I find the idea you expressed - specifically that godhood might be attainable and that it's a goal one could work toward - to be extreme and dangerous, and I have first- and second-hand experiences where I've observed similar ideas to be harmful. (It would be fair to ask that I share these experiences, but I am not comfortable doing so; I realize that's unfair to you because it denies you the opportunity to interrogate them, and I apologize for that, but they are personal and painful and not all of them are mine to share.) I have no judgement of you, but I have a distaste for this idea. The rest of the ideas you're expressing, about life being just as fulfilling in a simulation, seem to be an ecstatic and joyful response to nihilism, and if that is working for you, that's awesome. But surely you can imagine a circumstance in which the idea "godhood is attainable" causes harm.

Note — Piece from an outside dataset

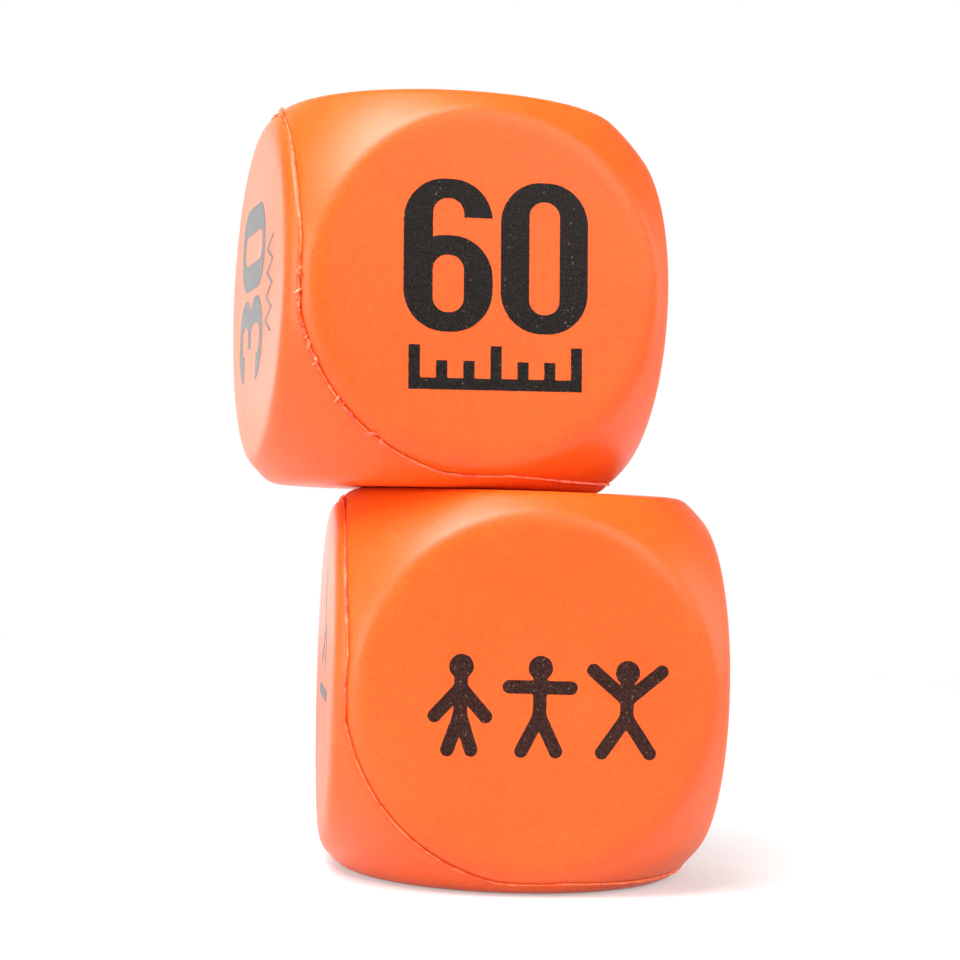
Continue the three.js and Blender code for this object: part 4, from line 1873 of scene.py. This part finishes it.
@dataclass
class Studio:
    """A plain pale floor, a white surround, soft lamps and the camera."""

    lens: float = 78.82
    sensor: float = 36.0
    clip: tuple[float, float] = (0.01, 50.0)
    camera_offset: tuple[float, float, float] = (-69.3 * MM, -498.0 * MM, 36.0 * MM)
    heading: float = -0.1206
    pitch: float = 0.0225
    roll: float = 0.0335
    floor_size: float = 8.0
    floor_colour: Colour = (0.60, 0.595, 0.595, 1.0)
    floor_glow: float = 0.36
    floor_fade: tuple[float, float] = (0.25, 0.8)
    surround: float = 0.29
    dimming: float = 0.88
    above_fade: tuple[float, float] = (0.08, 0.40)
    before_fade: tuple[float, float] = (0.35, 0.60)
    lamps: tuple[Lamp, ...] = (
        Lamp("top_lamp", (-0.28, -0.28, 0.78), 0.6, 13.5),
        Lamp("front_lamp", (0.60, -0.80, 0.55), 0.8, 6.1),
        Lamp("right_lamp", (1.05, 0.05, 0.30), 0.6, 2.6),
        Lamp("left_lamp", (-0.95, -0.45, 0.18), 0.6, 5.8),
        Lamp("back_lamp", (-0.14, 1.0, 0.16), 0.9, 3.6),
    )

    def build(self) -> None:
        """Sets up the view, the floor, the surround and the lamps."""
        scene = bpy.context.scene
        scene.view_settings.view_transform = "Standard"
        self._camera()
        self._floor()
        self._surround()
        low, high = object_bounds()
        for lamp in self.lamps:
            lamp.build((low + high) / 2)

    def _camera(self) -> None:
        """Places the camera by its offset from the lower die's middle."""
        low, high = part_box("lower_foam_core")
        sin_h, cos_h = math.sin(self.heading), math.cos(self.heading)
        sin_p, cos_p = math.sin(self.pitch), math.cos(self.pitch)
        forward = Vector((-sin_h * cos_p, cos_h * cos_p, sin_p))
        right = Vector((cos_h, sin_h, 0.0))
        up = Vector((sin_h * sin_p, -cos_h * sin_p, cos_p))
        sin_r, cos_r = math.sin(self.roll), math.cos(self.roll)
        axes = (cos_r * right + sin_r * up, cos_r * up - sin_r * right, -forward)
        data = bpy.data.cameras.new("camera")
        data.lens, data.sensor_width = self.lens, self.sensor
        data.clip_start, data.clip_end = self.clip
        camera = bpy.data.objects.new("camera", data)
        place = (low + high) / 2 + Vector(self.camera_offset)
        camera.matrix_world = Matrix.Translation(place) @ Matrix(axes).transposed().to_4x4()
        bpy.context.scene.collection.objects.link(camera)
        bpy.context.scene.camera = camera

    def _floor(self) -> None:
        """A pale matt floor under the dice."""
        half = self.floor_size / 2
        low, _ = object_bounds()
        mesh = bpy.data.meshes.new("floor")
        corners = [(-half, -half), (half, -half), (half, half), (-half, half)]
        mesh.from_pydata([(x, y, low.z) for x, y in corners], [], [(0, 1, 2, 3)])
        mesh.materials.append(self._floor_finish())
        floor = bpy.data.objects.new("floor", mesh)
        bpy.context.scene.collection.objects.link(floor)
        floor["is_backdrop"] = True

    def _floor_finish(self) -> bpy.types.Material:
        """A pale matt floor that fades to the surround's white far from the dice.

        Returns:
            The material.
        """
        material = bpy.data.materials.new("pale floor")
        material.use_nodes = True
        material.node_tree.nodes.clear()
        graph = Graph(material.node_tree)
        matt = graph.node(
            "ShaderNodeBsdfPrincipled",
            values={
                "Base Color": self.floor_colour,
                "Roughness": 0.9,
                "Specular IOR Level": 0.1,
                "Emission Color": self._seen(graph) * self.floor_glow,
                "Emission Strength": 1.0,
            },
        )
        white = graph.node("ShaderNodeEmission", values={"Color": WHITE, "Strength": 1.0})
        away = graph.length(graph.value(graph.node("ShaderNodeTexCoord"), "Object"))
        near, far = self.floor_fade
        share = graph.math("SMOOTH_MIN", larger((away - near) / (far - near), 0.0), 1.0, 0.1)
        mixed = graph.node(
            "ShaderNodeMixShader",
            values={0: share * self._seen(graph), 1: graph.value(matt), 2: graph.value(white)},
        )
        graph.node("ShaderNodeOutputMaterial", values={0: graph.value(mixed)})
        return material

    @staticmethod
    def _seen(graph: Graph) -> Value:
        """1 for rays from the camera, mirrored ones and ones through glass.

        Args:
            graph: The material's or surround's tree.

        Returns:
            1 for such a ray, and 0 for another.
        """
        path = graph.node("ShaderNodeLightPath")
        seen = graph.value(path, "Is Camera Ray")
        for ray in ("Is Glossy Ray", "Is Transmission Ray"):
            seen = larger(seen, graph.value(path, ray))
        return seen

    def _surround(self) -> None:
        """An even surround, seen as white, and mirrored so only low down and behind the dice."""
        world = bpy.data.worlds.new("surround")
        world.use_nodes = True
        world.node_tree.nodes.clear()
        graph = Graph(world.node_tree)
        _, behind, high = graph.parts(graph.value(graph.node("ShaderNodeTexCoord"), "Generated"))
        camera = graph.value(graph.node("ShaderNodeLightPath"), "Is Camera Ray")
        above = graph.ramp(high, list(zip(self.above_fade, (0.0, 1.0))))
        before = graph.ramp(behind * -0.5 + 0.5, list(zip(self.before_fade, (0.0, 1.0))))
        dim = larger(above, before) * (1 - camera) * self.dimming
        strength = self._seen(graph) * (1.0 - dim - self.surround) + self.surround
        values = {"Color": WHITE, "Strength": strength}
        background = graph.node("ShaderNodeBackground", values=values)
        graph.node("ShaderNodeOutputWorld", values={0: graph.value(background)})
        bpy.context.scene.world = world


# ------------------------------------------------------------------ the whole


def main() -> None:
    """Builds the studio and both dice, and logs the faces of each piece and the pieces of each die.
    """
    logging.basicConfig(level=logging.INFO, format="%(name)s: %(message)s")
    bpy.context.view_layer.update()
    Studio().build()
    for die in (lower_die(), upper_die()):
        die.build()
        LOG.info("%s die: %d pieces on %s", die.name, len(die.pieces), die.body)


if __name__ == "__main__":
    main()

I think you're thinking that I just haven't thought this through properly and that if you just explained it better I would agree with you. But I have given this a lot of thought. I first encountered these ideas about 15 years ago, and your elaboration isn't really presenting anything new to me. We agree on what this thought experiment means and what the implications would be, we just interpret the results of the experiment quite differently. I do find it to be solipsistic, with some small concessions, like "okay, I admit that other minds exist as much as my mind does, so instead I hold that all of us are fictions." The idea that reality might be so malleable that we can "hack" it is, in my mind, inherently solipsistic, a natural consequence of centering one's ability to manipulate the universe as the most real thing.
If this is a useful framing for you, I'm here to understand, but I currently don't see it. To me this seems like solipsism and radical skepticism with a science fiction twist, and I personally find those ideas to inhibit my ability to understand and engage with the world.